As a result, the international special operations community must remain focused on exploiting next-generation technology such as big data, artificial intelligence and machine learning. However, how these teams can harness and understand these capabilities while mitigating the cognitive burden on operators already conducting highly stressful and complex tasks in austere conditions will be critical.
Such considerations were discussed at the U.S. Army Special Operations Command’s inaugural artificial intelligence/machine learning workshop at Fort Bragg, North Carolina in December. The workshop aimed to consider how artificial intelligence and machine learning could support future special operations in the “physical, virtual and cognitive” realms.
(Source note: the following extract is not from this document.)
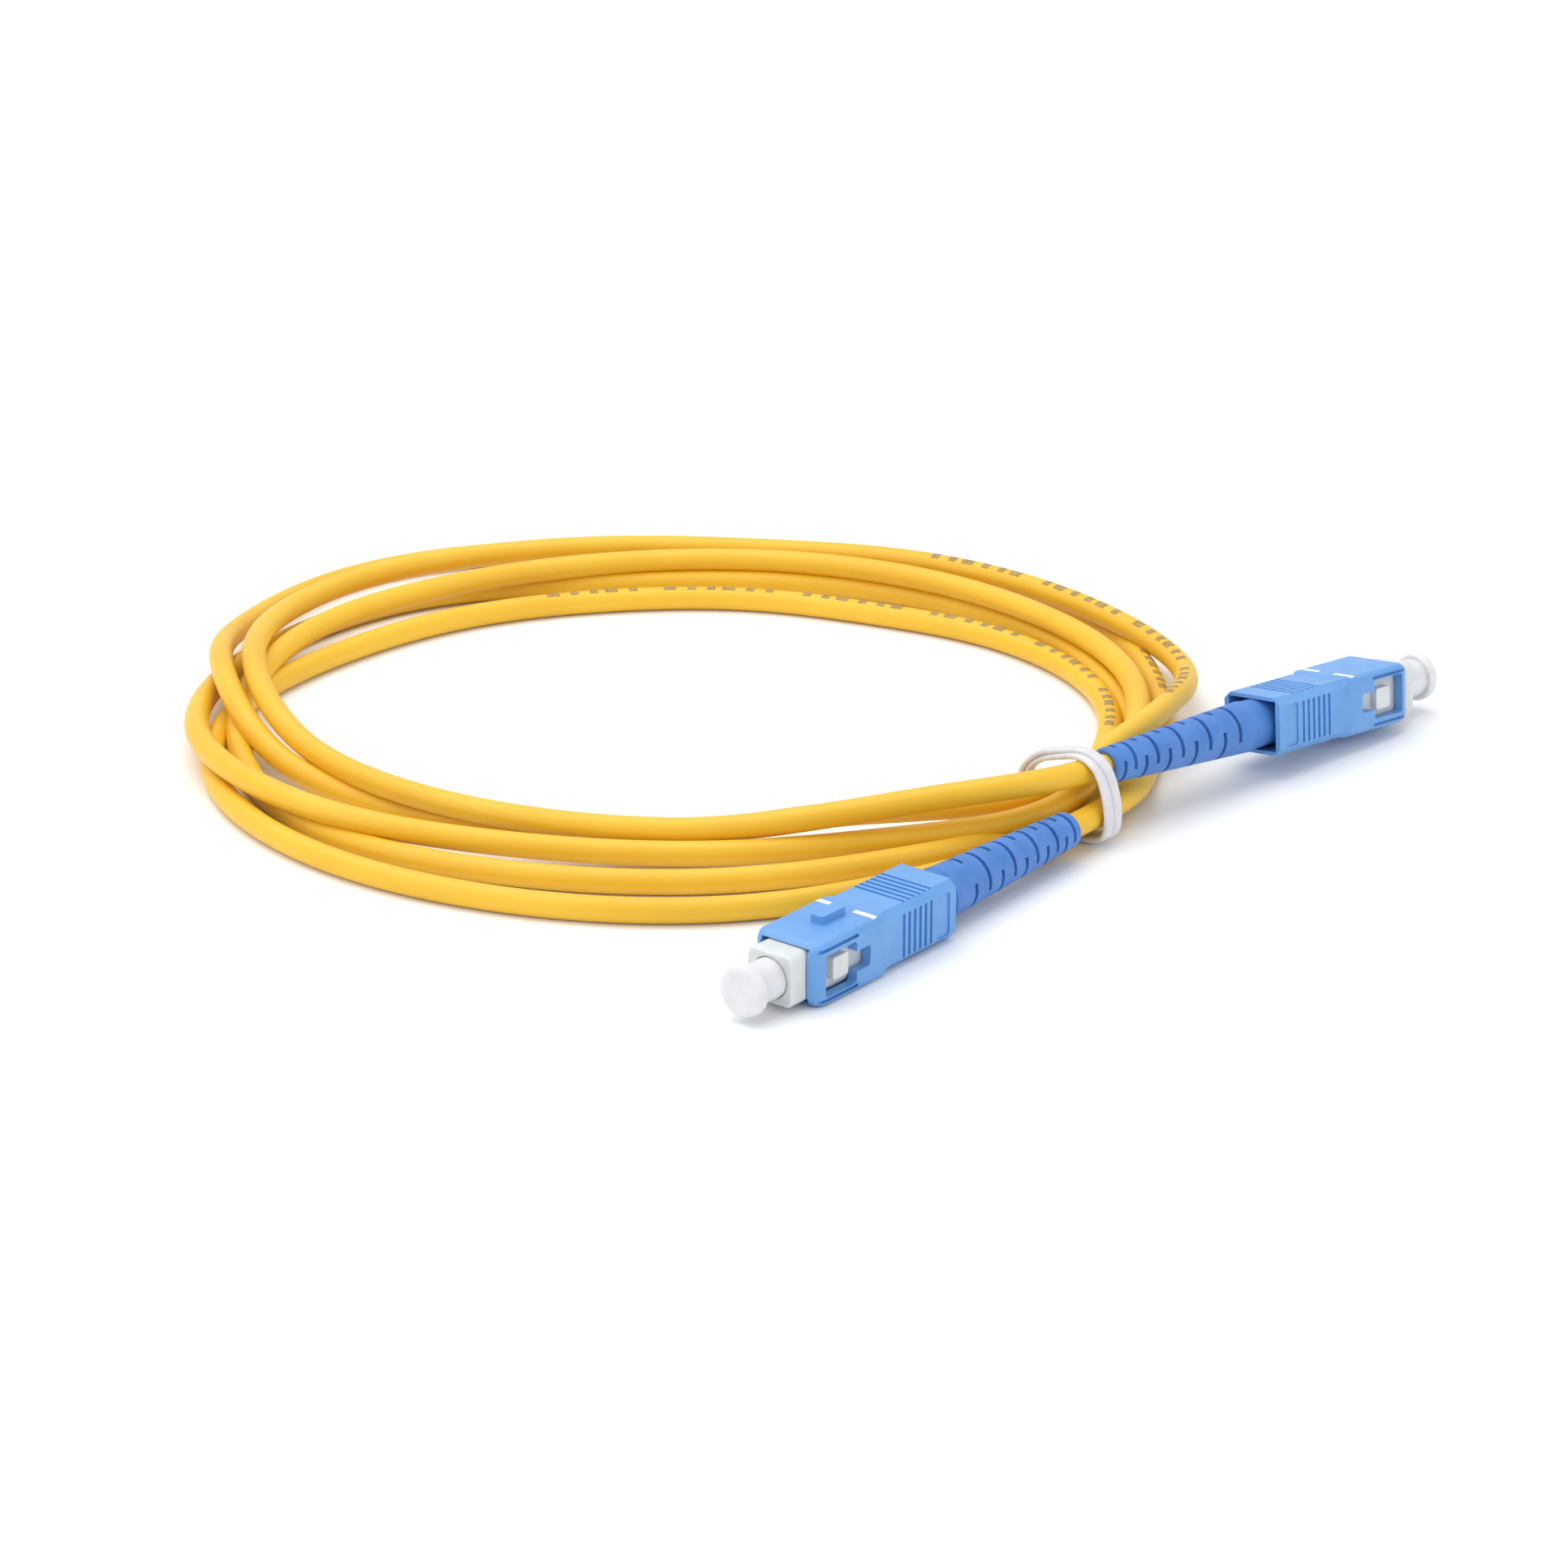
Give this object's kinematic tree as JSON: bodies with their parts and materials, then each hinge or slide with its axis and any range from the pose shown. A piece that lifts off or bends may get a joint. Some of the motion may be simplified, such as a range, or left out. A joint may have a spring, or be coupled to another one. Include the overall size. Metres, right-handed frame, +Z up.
{
  "type": "fiber optic patch cord",
  "caption": "Simplex fiber optic patch cord wound in a tied coil, with a push-pull plug, long slotted boot and dust cap on both ends.",
  "frame": {"origin": "on the table, under the middle of the box around the two plugs and the tie band", "axes": "+Z up; +Y away from the viewer of the coil's front, where the flat plug lies; +X to the right"},
  "size_m": [0.1551, 0.1571, 0.011],
  "materials": {
    "grip_plastic": "satin moulded",
    "frame_plastic": "translucent white, moulded",
    "cap_plastic": "translucent white, soft",
    "ceramic": "polished ceramic",
    "nickel_brass": "nickel plated",
    "spring_steel": "drawn wire",
    "tube_plastic": "waxy",
    "aramid": "loose yarn",
    "crimp_aluminium": "satin, crimped",
    "buffer_plastic": "matt",
    "jacket_pvc": "satin PVC with a fine matt grain",
    "boot_rubber": "matt moulded elastomer",
    "band_rubber": "translucent, smooth"
  },
  "bodies": {
    "root": {"plug_frame_a": "frame_plastic", "ferrule_spring_a": "spring_steel", "spring_stop_a": "nickel_brass", "inner_tube_a": "tube_plastic", "aramid_yarn_a": "aramid", "crimp_ring_a": "crimp_aluminium", "buffered_fiber_a": "buffer_plastic", "jacket_stub_a": "jacket_pvc", "boot_a": "boot_rubber", "plug_frame_b": "frame_plastic", "ferrule_spring_b": "spring_steel", "spring_stop_b": "nickel_brass", "inner_tube_b": "tube_plastic", "aramid_yarn_b": "aramid", "crimp_ring_b": "crimp_aluminium", "buffered_fiber_b": "buffer_plastic", "jacket_stub_b": "jacket_pvc", "boot_b": "boot_rubber", "tie_band": "band_rubber", "cable_coil": "jacket_pvc", "cable_lead_a": "jacket_pvc", "cable_lead_b": "jacket_pvc"},
    "grip_a": {"grip_a": "grip_plastic"},
    "ferrule_a": {"ferrule_a": "ceramic", "ferrule_flange_a": "nickel_brass"},
    "cap_a": {"dust_cap_a": "cap_plastic"},
    "grip_b": {"grip_b": "grip_plastic"},
    "ferrule_b": {"ferrule_b": "ceramic", "ferrule_flange_b": "nickel_brass"},
    "cap_b": {"dust_cap_b": "cap_plastic"}
  },
  "joints": [
    {"name": "grip_slide_a", "type": "slide", "parent": "root", "child": "grip_a", "axis": [-0.628, -0.7782, 0], "range_m": [-0.0015, 0.0005]},
    {"name": "ferrule_float_a", "type": "slide", "parent": "root", "child": "ferrule_a", "axis": [-0.628, -0.7782, 0], "range_m": [-0.0015, 0], "stiffness_N_per_m": 2000, "springref_m": 0.003, "deforming": ["ferrule_spring_a"]},
    {"name": "cap_pull_a", "type": "slide", "parent": "root", "child": "cap_a", "axis": [-0.628, -0.7782, 0], "range_m": [0, 0.012]},
    {"name": "grip_slide_b", "type": "slide", "parent": "root", "child": "grip_b", "axis": [0.7066, 0.7042, -0.0698], "range_m": [-0.0015, 0.0005]},
    {"name": "ferrule_float_b", "type": "slide", "parent": "root", "child": "ferrule_b", "axis": [0.7066, 0.7042, -0.0698], "range_m": [-0.0015, 0], "stiffness_N_per_m": 2000, "springref_m": 0.003, "deforming": ["ferrule_spring_b"]},
    {"name": "cap_pull_b", "type": "slide", "parent": "root", "child": "cap_b", "axis": [0.7066, 0.7042, -0.0698], "range_m": [0, 0.012]}
  ]
}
A statement from U.S. Special Operations Command described how working groups focused on more than 50 artificial intelligence and machine learning-enabled technologies to support sensitive site exploitation and processing, exploitation and dissemination; rapid target prioritization to enhance android tactical application kit to reduce operator cognitive load; multi-dimensional operational environment visualization for interactive multi-purpose range; multi-modal situational analysis; AI-enabled partner force selection; and secure app store for AI technologies.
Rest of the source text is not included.